Bismillahirrahmanirrahim

facebook-paylas
Tarih: 30-05-2022 12:10

Hadis İlimleri Hakkında – 2

Hadis Uydurma

Hadis kaynaklarında birçok hadis vardır ki bu hadislerde halkın, Hz. Resulullah’ın (s.a.a) kendi dilinden hadis nakletmeleri teşvik edilmiş ve toplum o hazrete yalan isnat etmekten sakındırılmıştır.

Hz. Resulullah’ın (s.a.a) vefat ettiği gün, Sakife Olayı ve toplantısında kaydedilmiş konuşmalarda muhacirlerin hilafet yönetimini ele almak için, Kuran’dan değil de Hz. Resulullah’ın (s.a.a) mana olarak “İmamlar Kureyş’tendir” hadisine istinat etmeleri[1] en baştan beri hadisin ne kadar önem arz ettiğini ortaya koyar.

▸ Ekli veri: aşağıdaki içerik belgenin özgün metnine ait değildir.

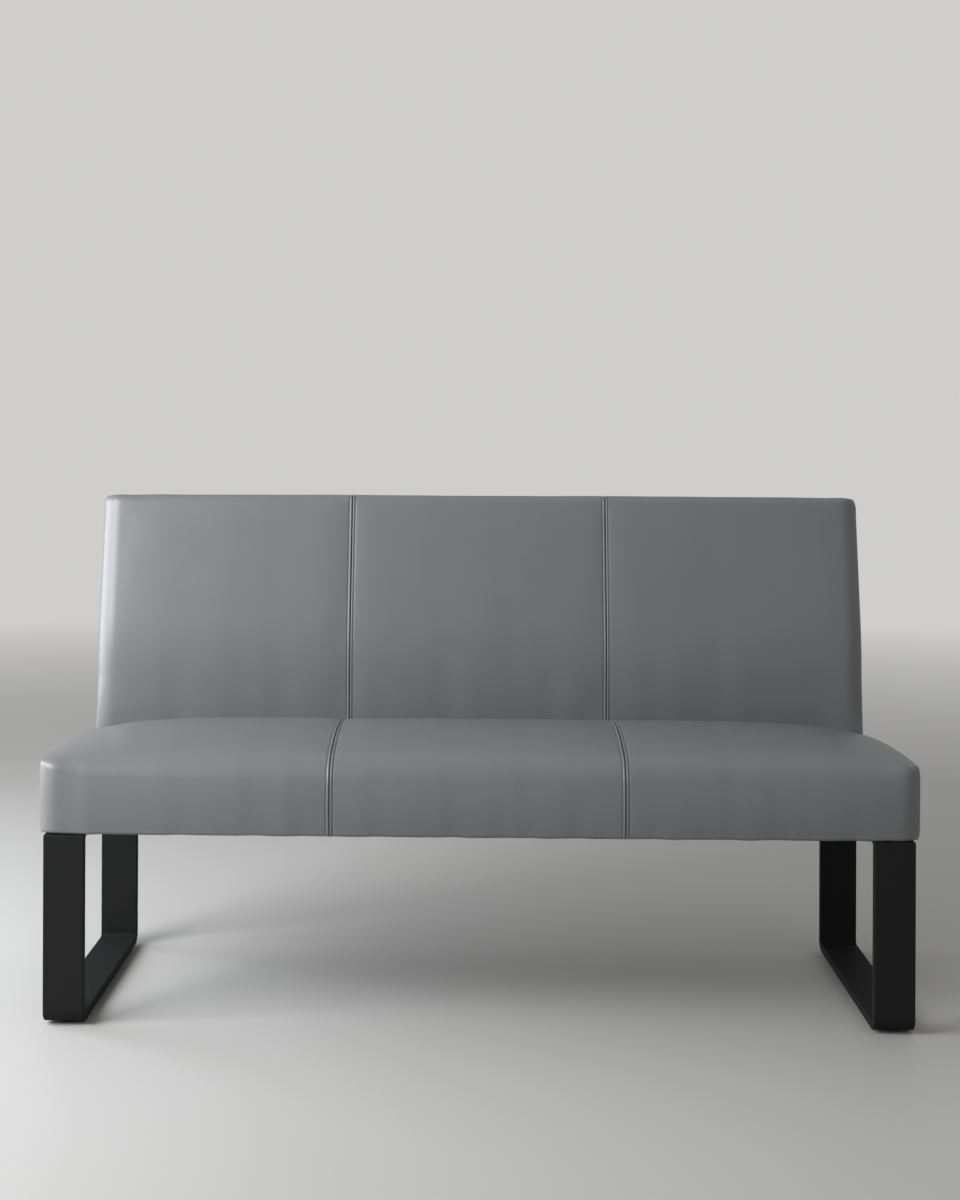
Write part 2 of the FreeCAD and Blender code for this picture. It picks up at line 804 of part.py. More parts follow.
dust_cover = box(
    (-half_width + dust_cover_margin, seat_front + dust_cover_margin, seat_underside),
    (half_width - dust_cover_margin, bottom_rail_rear, cover_bottom),
)
for x, y in leg_bolt_places:
    hole = rod(bolt_hole_radius, dust_cover_thickness, (x, y, seat_underside))
    dust_cover = dust_cover.cut(hole).cut(mirrored(hole))
save("dust_cover", dust_cover)
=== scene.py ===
import math

import bmesh
import bpy
import numpy as np
from mathutils import Matrix, Vector


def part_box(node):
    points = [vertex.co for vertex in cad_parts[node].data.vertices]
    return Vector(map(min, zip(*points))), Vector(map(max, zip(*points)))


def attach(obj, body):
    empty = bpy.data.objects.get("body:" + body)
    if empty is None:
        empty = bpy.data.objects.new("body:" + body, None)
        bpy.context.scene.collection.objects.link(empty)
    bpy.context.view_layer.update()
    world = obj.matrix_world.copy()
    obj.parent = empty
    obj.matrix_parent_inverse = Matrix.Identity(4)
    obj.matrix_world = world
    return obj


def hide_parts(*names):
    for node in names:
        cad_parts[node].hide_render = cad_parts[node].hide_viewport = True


# A three-seat dining bench with a padded seat and backrest in grey faux leather.
# Outlines are worked out in millimetres, as the bench was drawn, and made metres in the mesh.

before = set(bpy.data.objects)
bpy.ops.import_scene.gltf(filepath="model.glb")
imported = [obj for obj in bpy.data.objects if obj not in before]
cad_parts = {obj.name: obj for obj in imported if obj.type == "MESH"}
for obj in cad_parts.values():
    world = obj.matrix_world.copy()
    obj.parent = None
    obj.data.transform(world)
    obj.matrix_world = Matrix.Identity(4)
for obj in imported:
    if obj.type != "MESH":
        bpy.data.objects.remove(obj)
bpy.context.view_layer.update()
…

İmam Ali (a.s) de “Bid’at içerikli hadislerin” revaçta olmasına tepki olarak verdiği hutbede “Halkın elinde (Peygamber hadislerinden) hak ve batıl, doğru ve yalan bulunmaktadır” hatırlatmasını yaparak, Hz. Resulullah’tan (s.a.a) hadis nakledenleri dört kısma ayırmıştır:

1-Hz. Peygamber’e (s.a.a) bilerek yalan isnat eden münafıklar,

2-Hz. Resulullah’tan (s.a.a) hadis duyup gerektiği gibi ezberlemeyen ve yanlış yapanlar,

3-Hz. Resulullah’tan (s.a.a) emir ve nehiyleri işitip, ancak bunların nasıhını (iptal edildiği durumları) hazretten elde edemeyenler,

4-Hz. Resulullah’tan (s.a.a) emanet aldığı hadisi gerektiği gibi muhafaza edip, diğerlerine nakleden kimseler.[2]

Sahabe ve tabiinin Hz. Peygamber'in (s.a.a) öğretilerini naklederken, kendi anladıkları şekilde naklettikleri ve genelde lafzın aynını kullanmaya özen göstermedikleri tarihi bir gerçektir. Amel boyutunda da sahabeden nakledilen ortak bir gerçeğe işaret eden ama farklı lafızlar kullanılan birçok hadis, bu üslubun sahabe ve tabiin arasında normal olduğuna kesin kanıttır. Bu ise, hadis ashabından sonra gelen âlimlerin aksine, selefin, lafzın aynını kaydetmeye ilgi göstermediğinin belirtisidir. Bu ikilem, masumların (a.s) Şiiler arasında bulunduğu 250 yıllık tarihte daha az göze çarpar.

Hadisin Yazılış Tarihi

Asr-ı Nebi (s.a.a) döneminde İmam Ali (a.s) ve sahabeden bir grup, Hz. Peygamber'in (s.a.a) hadislerini yazarlardı. Hz. Peygamber'in (s.a.a) vefatından sonra hadislerin yazımı hususunda Ehlisünnet ile Şia arasında birçok farklılık oluştu. Birinci ve ikinci Halife ve onların ardından üçüncü Halife Osman’dan Ömer b. Abdülaziz dönemine kadar Hz. Peygamber'in (s.a.a) hadislerinin yazımı, nakli ve bir araya getirilmesine muhalefet, hükümetlerin resmi siyasetiydi. Öyle ki yazılmış birçok hadis o dönemde yakıldı.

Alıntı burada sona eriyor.